On 16 June 1944, Lynx Squadron moved to ALG (Advanced Landing Ground) B.2, Bazenville, France, under R.A.F. H.Q. Allied Expeditionary Air Force, and flew in ground support of N-W Europe. On 28 August 1944, they moved to B.26 at Illiers l’Eveque, France, and B.68 Le Culot, Belgium, on 22 September 1944. The next move came on 30 September 1944, to B.82 Grave, Holland.
In early September 1944, British, Canadian, and American troops first entered the southern border of the Netherlands, just three months after the D-Day landings in Normandy. On 17 September, the Allies launched Operations Market Garden, a massive airborne assault on the Dutch town of Arnhem. This Arnhem attack failed and the Allied advance was stopped, keeping most of the Netherlands under German control. Canadian forces were now given the deadly task of liberating the Netherlands from Nazi Germany occupation.
After three years of flying defensive and offensive operations against the German forces, No. 416 [Lynx] would now begin offensive air operations in support of Canadian ground forces in the Netherlands. This assault on the Netherlands is very complex and can be found on may Websites, books, and movies. From October 1944 to April 1945, the Canadian First Army fought the Germans on the Scheldt estuary, opened the port of Antwerp and cleared the north and western Netherlands of the German Nazis. Today, Canada is fondly remembered by the Dutch people for ending their long oppression under the Nazis.
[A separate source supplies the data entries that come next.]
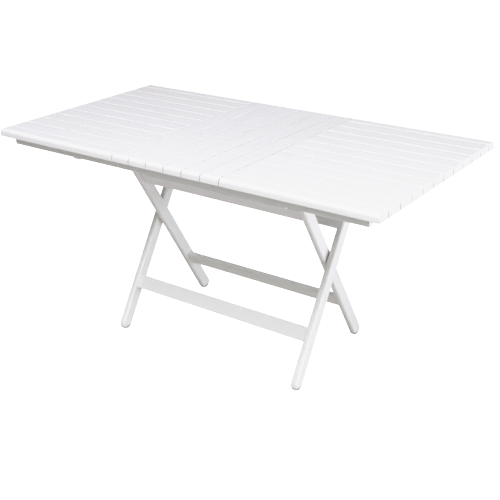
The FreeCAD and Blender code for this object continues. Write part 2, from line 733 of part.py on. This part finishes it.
def pivot_fasteners():
    """The four pivots: crossing bolts enter from outside, hinge bolts from inside the bearers."""
    leg_half, gap = size("leg_thickness") / 2, size("leg_gap")
    inner_face = size("inner_leg_place") - leg_half
    outer_face = size("inner_leg_place") + leg_half
    crossing_seat = size("outer_leg_place") + leg_half - size("pocket_depth")
    hinge_seat = inner_face - gap - size("hinge_bearer_thickness")
    crossing = (0, size("pivot_height"))
    hinge = (-size("hinge_reach"), size("hinge_height"))
    bolt, insert, washer = bolt_solid(), insert_solid(), washer_solid()
    slack = (gap - size("washer_thickness")) / 2
    bolts, inserts, washers, plugs = [], [], [], []
    for side in (-1, 1):
        outward, inward = X_AXIS * side, X_AXIS * -side
        bolts.append(put(bolt, (side * crossing_seat, *crossing), outward))
        bolts.append(put(bolt, (side * hinge_seat, *hinge), inward))
        inserts.append(put(insert, (side * (outer_face - slack), *crossing), inward))
        inserts.append(put(insert, (side * (inner_face + slack), *hinge), outward))
        washers.append(put(washer, (side * (outer_face + slack), *crossing), outward))
        washers.append(put(washer, (side * (inner_face - slack), *hinge), inward))
        plug_face = size("outer_leg_place") + leg_half
        plugs.append(put(plug_solid(), (side * plug_face, *crossing), inward))
    add_group("pivot_bolts", bolts)
    add_group("pivot_inserts", inserts)
    add_group("pivot_washers", washers)
    add_group("pivot_plugs", plugs)


def bolt_solid():
    """A socket-head bolt: head above zero, shank below."""
    shank, head = size("bolt_radius"), size("bolt_head_radius")
    top, length, bevel = size("bolt_head_height"), size("bolt_length"), size("bolt_bevel")
    solid = turned([(0, -length), (shank - bevel, -length), (shank, bevel - length), (shank, 0),
                    (head, 0), (head, top - bevel), (head - bevel, top), (0, top)])
    reach, depth = size("bolt_socket_radius"), size("bolt_socket_depth")
    turns = [math.tau * corner / HEX_SIDES for corner in range(HEX_SIDES + 1)]
    corners = [Vector(reach * math.cos(turn), reach * math.sin(turn), top - depth) for turn in turns]
    socket = Part.Face(Part.makePolygon(corners)).extrude(Z_AXIS * depth)
    return solid.cut(socket)


def insert_solid():
    """A barbed sleeve set into the inner legs."""
    bore_radius, outer = size("bolt_radius") + size("fit_gap"), size("insert_radius")
    length, groove, land = size("insert_length"), size("insert_groove"), size("insert_land")
    outline = [(bore_radius, 0), (outer, 0)]
    step = length / INSERT_BARBS
    for barb in range(1, INSERT_BARBS):
        edge = barb * step
        outline += [(outer, edge - land), (outer - groove, edge - land), (outer, edge + land)]
    outline += [(outer, length), (bore_radius, length)]
    return turned(outline)


def washer_solid():
    hole, outer = size("bolt_radius") + size("fit_gap"), size("washer_radius")
    thickness = size("washer_thickness")
    return turned([(hole, 0), (outer, 0), (outer, thickness), (hole, thickness)])


def plug_solid():
    radius, thickness, bevel = size("plug_radius"), size("plug_thickness"), size("plug_bevel")
    return turned([(0, 0), (radius - bevel, 0), (radius, bevel), (radius, thickness), (0, thickness)])


def latch_clips():
    """Bent spring-steel clips under the latch bearers, open to the back, with a raised lip."""
    strip, width = size("clip_strip"), size("clip_width")
    y, z = size("hinge_reach"), size("hinge_height")
    inner = size("rod_radius") + size("clip_slack")
    tab_end = y - size("clip_tab") - size("clip_tab_margin")
    lip = size("clip_lip")
    lip_y, mouth_y = y + inner + size("clip_lip_run"), y + inner + size("clip_mouth_run")
    top = z + inner
    low = z - inner
    line = Part.Wire([
        Part.makeLine(Vector(0, y + inner, top), Vector(0, y, top)),
        Part.Arc(Vector(0, y, top), Vector(0, y - inner, z), Vector(0, y, low)).toShape(),
        Part.makeLine(Vector(0, y, low), Vector(0, y + inner, low)),
        Part.makeLine(Vector(0, y + inner, low), Vector(0, lip_y, low + lip)),
        Part.makeLine(Vector(0, lip_y, low + lip), Vector(0, mouth_y, low - lip)),
    ])
    hook = strip_face(line, strip, Vector(0, y, top + strip / 2))
    tab = Part.makePolygon([Vector(0, tab_end, top), Vector(0, y, top), Vector(0, y, top + strip),
                            Vector(0, tab_end, top + strip), Vector(0, tab_end, top)])
    clip = hook.extrude(X_AXIS * width).fuse(Part.Face(tab).extrude(X_AXIS * width))
    clip = clip.removeSplitter()
    hole = Part.makeCylinder(size("screw_radius") + size("fit_gap"), 4 * strip,
                             Vector(width / 2, y - size("clip_tab"), top - strip), Z_AXIS)
    clip = clip.cut(hole)
    middle = size("latch_bearer_place")
    solids = []
    for side in (-1, 1):
        copy = clip.copy()
        copy.translate(Vector(side * middle - width / 2, 0, 0))
        solids.append(copy)
    add_group("latch_clips", solids)
    screw = screw_solid(size("clip_screw_length"))
    add_group("clip_screws", [
        put(screw, (side * middle, y - size("clip_tab"), top), Z_AXIS) for side in (-1, 1)
    ])


def strip_face(line, strip, inside_point):
    """The band of metal on one side of a bent line, on the side that holds the given point."""
    for offset in (strip, -strip):
        face = line.makeOffset2D(offset, join=2, fill=True, openResult=True)
        if face.distToShape(Part.Vertex(inside_point))[0] < TOUCH:
            return face
    raise RuntimeError("the strip has no side with the given point")


# ---- the whole table ----


def build_top():
    for index in range(SIDE_COUNT):
        side_slat("left_slat_%02d" % (index + 1), -1, index)
        side_slat("right_slat_%02d" % (index + 1), 1, index)
    for index in range(MIDDLE_COUNT):
        middle_slat("middle_slat_%d" % (index + 1), index)
    long_rail("front_rail", -1)
    long_rail("back_rail", 1)
    for side, label in ((-1, "left"), (1, "right")):
        end = "%d * %s" % (side, END_BATTEN_PLACE)
        cross_batten(label + "_end_batten", end, "Sizes.end_batten_width")
        joint_batten(label + "_joint_batten", side)
        hinge_bearer(label + "_hinge_bearer", side)
        latch_bearer(label + "_latch_bearer", side)
    centre_rail("centre_rail")
    slat_screws()
    top_frame_dowels()
    latch_clips()


def build_legs():
    for side, label in ((-1, "left"), (1, "right")):
        inner_leg("inner_leg_" + label, side)
        outer_leg("outer_leg_" + label, side)
    inner_half = "Sizes.inner_leg_place - Sizes.leg_thickness / 2"
    outer_half = "Sizes.outer_leg_place - Sizes.leg_thickness / 2"
    frame_board("inner_stretcher", "0", INNER_STRETCHER, inner_half, INNER_LEAN)
    frame_board("inner_upper_rail", "0", INNER_RAIL, inner_half, INNER_LEAN)
    frame_board("outer_stretcher", "0", OUTER_STRETCHER, outer_half, OUTER_LEAN)
    frame_board("outer_upper_rail", "-Sizes.outer_rail_shift", OUTER_RAIL,
                outer_half + " + Sizes.leg_rounding", OUTER_LEAN, dowelled=False)
    top_rod("top_rod")
    leg_dowels("inner_frame_dowels", [INNER_STRETCHER, INNER_RAIL], "inner_leg_place", INNER_LEAN)
    leg_dowels("outer_frame_dowels", [OUTER_STRETCHER], "outer_leg_place", OUTER_LEAN)
    pivot_fasteners()


def check_document():
    """Stop if any object failed, or any piece's shape is empty or broken."""
    doc.recompute()
    for item in doc.Objects:
        if "Invalid" in item.State or "Error" in item.State:
            raise RuntimeError("%s failed: %s" % (item.Name, item.State))
    for piece in parts:
        if piece.Shape.isNull() or not piece.Shape.isValid() or not piece.Shape.Solids:
            raise RuntimeError("%s has no valid shape" % piece.Label)


def write_parts():
    os.makedirs("parts", exist_ok=True)
    for piece in parts:
        piece.Shape.exportStep(os.path.join("parts", piece.Label + ".step"))


build_top()
build_legs()
check_document()
write_parts()
print("%d pieces written" % len(parts))
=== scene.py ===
"""Looks of the folding table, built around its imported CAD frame. Metres, Z up, the front faces -Y."""
import math
import random

import bpy
from mathutils import Matrix, Vector


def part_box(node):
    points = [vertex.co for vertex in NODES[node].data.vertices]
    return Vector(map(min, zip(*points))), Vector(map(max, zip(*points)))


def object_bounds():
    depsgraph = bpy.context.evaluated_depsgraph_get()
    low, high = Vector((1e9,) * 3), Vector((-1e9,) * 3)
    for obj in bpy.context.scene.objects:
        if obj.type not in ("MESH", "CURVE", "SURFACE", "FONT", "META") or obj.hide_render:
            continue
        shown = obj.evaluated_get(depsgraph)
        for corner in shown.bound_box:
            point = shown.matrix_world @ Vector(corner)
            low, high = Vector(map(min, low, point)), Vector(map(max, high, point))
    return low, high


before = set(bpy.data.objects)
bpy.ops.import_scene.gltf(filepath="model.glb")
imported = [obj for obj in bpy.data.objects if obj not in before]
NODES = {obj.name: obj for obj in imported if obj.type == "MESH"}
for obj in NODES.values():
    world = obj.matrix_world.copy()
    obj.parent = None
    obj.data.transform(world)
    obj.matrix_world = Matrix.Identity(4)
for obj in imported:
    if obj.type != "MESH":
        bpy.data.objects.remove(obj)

CAD_BOX = [list(corner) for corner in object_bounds()]
MM = 0.001

# The grain runs along X, except in the pieces that lie along Y and in the leaning legs.
ALONG_Y = ("middle_slat", "left_end", "right_end", "left_joint", "right_joint", "left_hinge",
           "right_hinge", "left_latch", "right_latch", "latch_clips")
LEGS = ("inner_leg_left", "inner_leg_right", "outer_leg_left", "outer_leg_right")
# The share of a leg's height that counts as its foot, and as its head.
LEG_END = 0.12
# Each piece is sawn from its own plank: how far the tree's middle lies beside the piece and above
# or below it, where along the plank the piece starts, and how far apart the rings are. Metres.
PITH_BESIDE = 0.05
PITH_CLEAR = (0.03, 0.11)
PLANK_START = 9
RING_SPACING = 0.0052
PLANK_SEED = 11

# Colours are linear.
PAINT_WHITE = (0.875, 0.873, 0.885, 1)
PAINT_WARM = (0.855, 0.845, 0.835, 1)
# Painted shade: the rails, battens and bearers under the top get the same white paint made darker,
# standing in for the shade under the top.
SHADE_DARKENED_RAIL_WHITE = (0.805, 0.800, 0.805, 1)
SHADE_DARKENED_RAIL_WARM = (0.785, 0.770, 0.755, 1)
PRIMER = (0.60, 0.56, 0.50, 1)
FOOT_DARK = (0.20, 0.19, 0.17, 1)
# The feet get darker below the first height above the floor, and darkest below the second.
FOOT_DARK_TOP = 19 * MM
FOOT_DARK_FULL = 7 * MM

# Light and camera.
CAMERA_TURN = math.radians(35.536)
CAMERA_RISE = math.radians(21.122)
CAMERA_ROLL = math.radians(-0.62)
CAMERA_DISTANCE = 3.383
CAMERA_TARGET = Vector((-0.0901, 0.1818, 0.400))
CAMERA_LENS = 65.578
CAMERA_SHIFT = (0.0, -0.08)
SOFTBOX_SIDE = 2.2
SOFTBOX_DISTANCE = 4.0
SOFTBOX_AIM = Vector((0, 0, 0.45))
# Name, turn from the front and rise above the floor in degrees, watts, colour.
SOFTBOXES = (
    ("key", 0, 55, 129, (0.898, 0.864, 1.0)),
    ("front_fill", 30, 40, 42, (0.84, 1.0, 0.735)),
    ("back_top", 180, 55, 24, (1.0, 0.97, 0.93)),
    ("right_top", 90, 65, 33, (0.95, 0.93, 1.0)),
    ("back_right", 120, 10, 53, (0.76, 0.89, 1.0)),
    ("right_low", 90, 8, 57, (0.98, 0.911, 0.947)),
    ("left_fill", -90, 50, 18, (1.0, 0.95, 0.84)),
)
FLOOR_HALF = 40.0
FLOOR_COLOUR = (0.62, 0.62, 0.62, 1)
FLOOR_GLOW = (0.116, 0.093, 0.063, 1)
FLOOR_WHITENESS = 0.88
BACKDROP = 2.6
# Linear brightness of the scene, then of the picture.
FILM_SHOULDER = ((0.40, 0.40), (0.82, 0.82), (0.94, 0.90), (1.10, 0.935), (1.25, 0.96), (1.80, 1.05))
# The curve that holds all colours comes after those of red, green and blue.
ALL_COLOURS = 3


# ---------------------------------------------------------------- shader nodes

# The Mix node's sockets for colours.
MIX_INPUTS = (0, 6, 7)
MIX_OUTPUT = 2


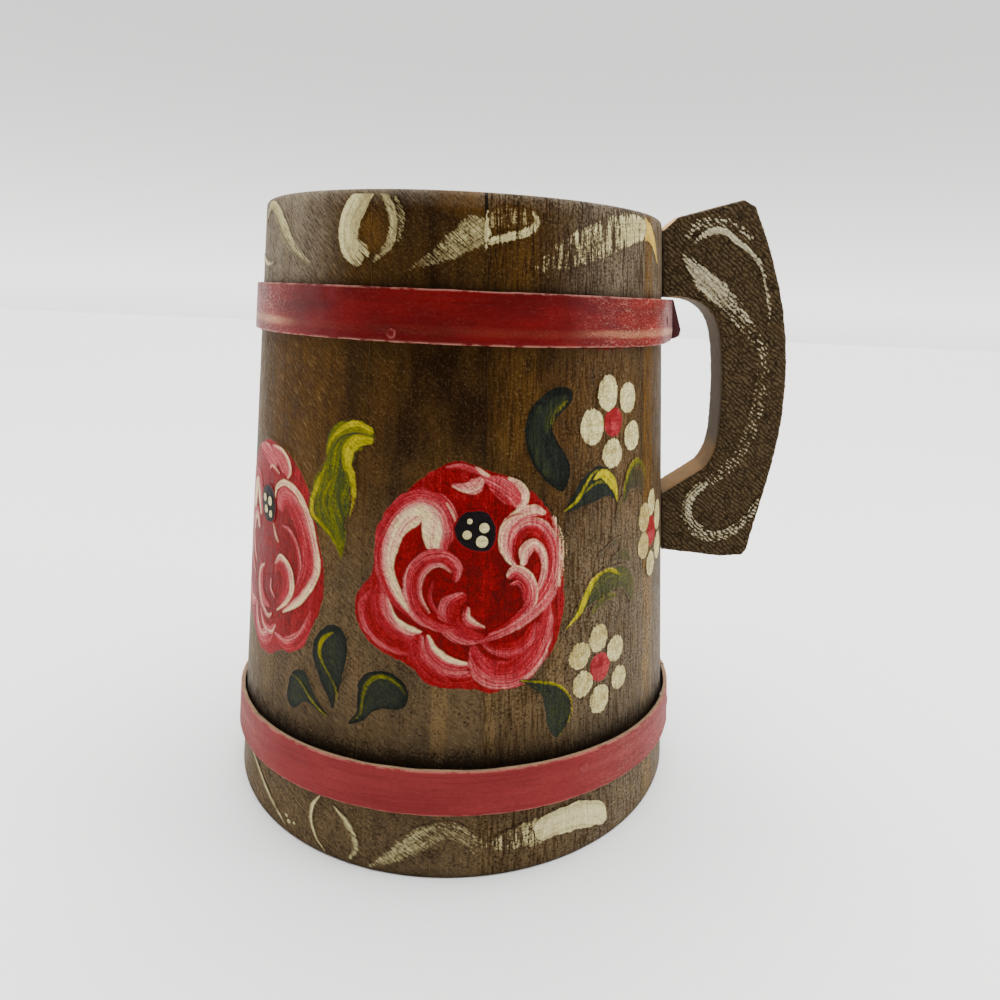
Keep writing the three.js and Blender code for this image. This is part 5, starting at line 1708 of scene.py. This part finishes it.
def sawnWood():
    material, tree, surface = startMaterial("sawnWood")
    spot = onObject(tree)
    sawn = sawnSurface(tree)
    flatSide = attribute(tree, "flatSide")
    fibre = longNoise(tree, spot, (1, 1, 0.25), 1100, 3, 0.6)
    cloud = noiseAt(tree, spot, 160, 3)
    narrow = blend(tree, spread(tree, fibre, 0.3, 0.7), handle["narrowDark"], handle["narrow"])
    aged = times(tree, attribute(tree, "bare"), spread(tree, cloud, 0.3, 0.6, 0.55, 1.0))
    narrow = blend(tree, aged, narrow, handle["bare"])
    color = blend(tree, flatSide, narrow, sawn["color"])
    color = blend(tree, attribute(tree, "chafed"), color, handle["rootBare"])
    rough = spread(tree, fibre, 0.3, 0.7, 0.6, 0.8)
    relief = spread(tree, flatSide, 0, 1, times(tree, fibre, 0.4), sawn["ridge"])
    finishMaterial(tree, surface, color, rough, 0.04, bump(tree, relief, handle["relief"]))
    return material


def numbersOf(mesh, key):
    values = np.zeros(len(mesh.vertices) * 3, np.float32)
    mesh.vertices.foreach_get(key, values)
    return values.reshape(-1, 3).astype(float)


def addHandle():
    piece = addObject("sawn_handle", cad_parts["handle"].data.copy())
    piece.data.materials.clear()
    weld = piece.modifiers.new("weld", "WELD")
    weld.merge_threshold = 0.00001
    remesh = piece.modifiers.new("fine", "REMESH")
    remesh.mode, remesh.voxel_size, remesh.use_smooth_shade = "VOXEL", handle["voxel"] * mm, True
    mesh = plainMesh(piece).data
    places, normals = numbersOf(mesh, "co"), numbersOf(mesh, "normal")
    s, y, z = (places[:, 0] - axis["x"]) / mm, (places[:, 1] - axis["y"]) / mm, places[:, 2] / mm
    flat = smoothStep(np.abs(normals[:, 1]), 0.55, 0.85)
    clear = smoothStep(np.hypot(s, y) - outerRadius(z), 0.2, 0.9)
    rim = smoothStep(np.abs(y), handle["thickness"] / 2 - 1.8, handle["thickness"] / 2 - 0.2)
    depth = (1 - flat) * handle["edgeDepth"] * softNoise(s / 1.1 + y / 3, z / 1.1, 63)
    depth += rim * handle["rimDepth"] * softNoise(s / 0.9, z / 0.9, 64) * (1 - flat * 0.5)
    corners = np.zeros(len(mesh.loops), np.int32)
    mesh.loops.foreach_get("vertex_index", corners)
    layer = mesh.uv_layers.new(name="flat")
    layer.data.foreach_set("uv", (np.column_stack([s, z]) * mm).astype(np.float32)[corners].ravel())
    places -= normals * (depth * clear * mm)[:, None]
    mesh.vertices.foreach_set("co", places.astype(np.float32).ravel())
    inner = (1 - flat) * smoothStep(-normals[:, 0] + 0.6 * normals[:, 2], 0.3, 0.8)
    sill = inner * smoothStep(z, 92, 97) * (1 - smoothStep(z, 107, 114)) * smoothStep(s, 56, 60)
    outward = (1 - flat) * rim * smoothStep(normals[:, 0] - 0.6 * normals[:, 2], 0.2, 0.7)
    worn = outward * smoothStep(softNoise(s / 1.2, z / 1.2, 66), 0.35, 0.6) * 0.45
    root = (1 - flat) * (z > taper["height"] - 6) * (s < 63.6) * smoothStep(normals[:, 2], 0.3, 0.6)
    marks = {"flatSide": flat, "bare": sill, "chafed": np.maximum(worn, root)}
    for key, numbers in marks.items():
        layer = mesh.attributes.new(key, "FLOAT", "POINT")
        layer.data.foreach_set("value", numbers.astype(np.float32))
    mesh.materials.append(sawnWood())
    smoothed(piece, 70)
    return seat(piece, "sawn_dark_wood", "handle")


def lies(ground, place):
    start = handlePlane @ Vector((place[0] * mm, place[1] * mm, 5 * mm))
    start = ground.matrix_world.inverted() @ start
    hit, _, normal, _ = ground.ray_cast(start, Vector((0, 1, 0)), distance=8 * mm)
    return hit and normal.y < -0.9


sawnHandle = addHandle()
print("handle sawn")

handleStrokes = [
    ([(68.4, 171.6, 0.3), (71.6, 174.6, 0.9), (75.2, 176.2, 1.2), (78.6, 175.8, 1.1), (82.2, 173.4, 1.0),
      (85.8, 171, 0.8), (89, 167.8, 0.7), (91.4, 163.4, 0.5), (93.6, 157, 0.5), (95.2, 149, 0.4)],
     {"dry": [0.3, 0.1, 0.1, 0.2, 0.2, 0.3, 0.5]}),
    ([(66.6, 173.4, 0.6), (69.4, 177.2, 1.3), (74, 179.2, 1.3), (80, 178.2, 1.2),
      (86, 174, 0.9)], {"dry": 0.55}),
    ([(66.4, 168.8, 0.5), (69.6, 165.4, 1.9), (74, 161.4, 3.0), (79, 157.2, 3.2), (84, 152.6, 2.8),
      (88.6, 148.2, 1.9),
      (92.6, 143.6, 0.8)], {"dry": [0.36, 0.20, 0.18, 0.22, 0.34, 0.50, 0.68]}),
    ([(88, 147.6, 1.4), (93, 142, 1.8), (95, 134, 1.8), (94.8, 126, 1.9), (93.4, 117, 1.9),
      (90.4, 108, 2.0),
      (86, 102, 1.8), (81.6, 98.4, 1.4)], {"dry": [0.62, 0.70, 0.78, 0.82, 0.80, 0.76, 0.70, 0.60]}),
    ([(80.8, 97.8, 0.8), (78, 95.4, 1.7), (75.6, 91.8, 1.9), (75.2, 87.4, 1.7), (77.4, 83.2, 1.9),
      (81, 80.4, 2.1),
      (85.2, 79.6, 1.9), (89.6, 80.8, 1.7), (93.6, 84, 1.6), (97, 88.4, 1.6), (99.8, 93, 1.4),
      (102, 98, 0.8)],
     {"dry": [0.32, 0.22, 0.28, 0.40, 0.44, 0.40, 0.48, 0.52, 0.60]}),
]


def paintHandle():
    sheet = newSheet(51)
    for points, more in handleStrokes:
        sweep(sheet, points, 0.9, 0.75, **more)
    paint = paintMaterial("handlePaint", [
        (0.0, (0.12, 0.085, 0.045)), (0.5, (0.27, 0.225, 0.13)), (1.0, (0.50, 0.45, 0.29)),
    ], {"bristles": 1700, "pull": 0.30, "mottle": 0.15, "speck": 0.2, "grain": 0.25, "thin": 0.8,
        "gloss": (0.5, 0.7), "hairy": 0.42}, sawnSurface)
    paintedPiece(sheet, "handle_strokes", paint, "cream_paint", ground=sawnHandle)


paintHandle()
print("handle painted")


# Brads: domed heads on pointed shanks, copied on to the straps by Geometry Nodes

brads = {
    "head": 1.5,
    "dome": 0.17,
    "shank": 0.7,
    "length": 5.0,
    "rim": 0.06,
    "around": 24,
    "above": 0.03,
    "insets": 11.0,
    "front": {"upper": (-101.0, -4.3), "lower": (-56.5, 2.0)},
    "back": {"upper": (100.0, 0.0), "lower": (130.0, 0.0)},
    "colors": {"upper": (0.074, 0.0022, 0.0028), "lower": (0.145, 0.014, 0.016)},
    "ringColor": (0.30, 0.085, 0.075),
    "ringShare": {"upper": 0.70, "lower": 0.20},
    "relief": 0.1,
}


def bradShape():
    head, dome, shank, length, rim = (brads[key] for key in ("head", "dome", "shank", "length", "rim"))
    profile = [(0.0, -length), (shank, 2 * shank - length), (shank, 0.0), (head * 0.96, 0.0), (head, rim)]
    profile += [(head * math.cos(a), rim + (dome - rim) * math.sin(a))
                for a in np.radians((20, 32, 40, 48, 56, 70))]
    places, faces = turnedShape([*profile, (0.0, dome)], brads["around"])
    radius = np.hypot(places[:, 0], places[:, 1]) / head
    ring = np.clip(1 - np.abs(radius - 0.64) / 0.20, 0, 1)
    return newPiece("brad", places, faces, {"ring": ring})


def bradSpots(key):
    strap = straps[key]
    half = math.degrees(straps["seamGap"] / 2 / outerRadius(strap["middle"]))
    inset = half * (1 + 2 * brads["insets"] / straps["seamGap"])
    spots = [(inset, 0.0), brads["back"][key], brads["front"][key], (-inset, 0.0)]
    places = []
    for azimuth, rise in spots:
        lift = straps["fit"] + looseAt(strap, azimuth) + straps["thickness"] + brads["above"]
        places.append((drawn(azimuth), strapMiddle(strap, azimuth) + rise, lift))
    return places


def bradPaint(name, color, ringShare):
    material, tree, surface = startMaterial(name)
    spot = onObject(tree)
    patch = noiseAt(tree, spot, 900, 3)
    worn = tuple(1.5 * part + 0.006 for part in color)
    color = blend(tree, spread(tree, patch, 0.35, 0.75), color, worn)
    # a lighter ring on each head
    worn = times(tree, attribute(tree, "ring"), spread(tree, patch, 0.38, 0.56, 0.1, ringShare))
    color = blend(tree, worn, color, brads["ringColor"])
    rough = spread(tree, patch, 0.3, 0.7, 0.3, 0.5)
    finishMaterial(tree, surface, color, rough, 0.08, bump(tree, patch, brads["relief"], 0.7))
    return material


def addBrads():
    for key in ("upper", "lower"):
        paint = bradPaint(f"{key}BradPaint", brads["colors"][key], brads["ringShare"][key])
        places = bradSpots(key)
        piece = newPiece(f"{key}_brads", np.array(places) * mm, [], {"size": np.full((len(places), 3), mm)})
        shape = bradShape()
        runTree(piece, copiesRoundTaper, paint, Shape=shape, Ragged=0.0, Seed=1.0)
        bpy.data.objects.remove(shape)
        smoothed(piece, 40)
        seat(piece, "painted_brad", *(f"{key}_hoop_brad_{i}" for i in range(1, 5)))


addBrads()
print("brads driven")


# Bottom board, turned with eased edges, and the dowels, which keep their CAD mesh

board = {"edge": 0.5, "tongue": 5.0, "clear": 0.6, "ringStep": 6, "around": 144}


def addBoard():
    low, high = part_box("bottom_board")
    under, top = low.z / mm, high.z / mm
    tongue = (high.x - low.x) / 2 / mm
    shoulder = under + board["tongue"]
    rise = outerRadius(shoulder) - wallAt(shoulder) - board["clear"]
    upper = outerRadius(top) - wallAt(top) - board["clear"]
    ease, step = board["edge"], board["ringStep"]
    profile = [(0, under), *((r, under) for r in np.arange(step, tongue - ease, step)),
               (tongue - ease, under), (tongue, under + ease), (tongue, shoulder - ease),
               (tongue - ease, shoulder), (rise, shoulder), (upper, top - ease), (upper - ease, top),
               *((r, top) for r in np.arange(60, 2, -step) if r < upper - 2), (0, top)]
    places, faces = turnedShape(profile, board["around"])
    piece = newPiece("round_board", places * mm + (axis["x"], axis["y"], 0), faces)
    piece.data.materials.append(bareWood("boardWood", alongX=True))
    smoothed(piece, 35)
    return seat(piece, "bare_wood", "bottom_board")


addBoard()
dowelWood = bareWood("dowelWood", alongX=True)
for name in ("handle_dowel_upper", "handle_dowel_lower"):
    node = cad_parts[name]
    node.data.materials.clear()
    node.data.materials.append(dowelWood)
print("board and dowels finished")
On 30 September 1944, No. 416 Squadron arrived in the middle of the battle, just six miles from Germany, at an airfield called Base 82, Grave, Netherlands. A new Spitfire pilot Gordon Hill had just arrived with Lynx Squadron and captured on film much of the following history. Most of these images have never been shown before and it is possible a number of the Dutch children are still living today.
This badge was officially approved on 16 November 1944, recorded in Daily Diary.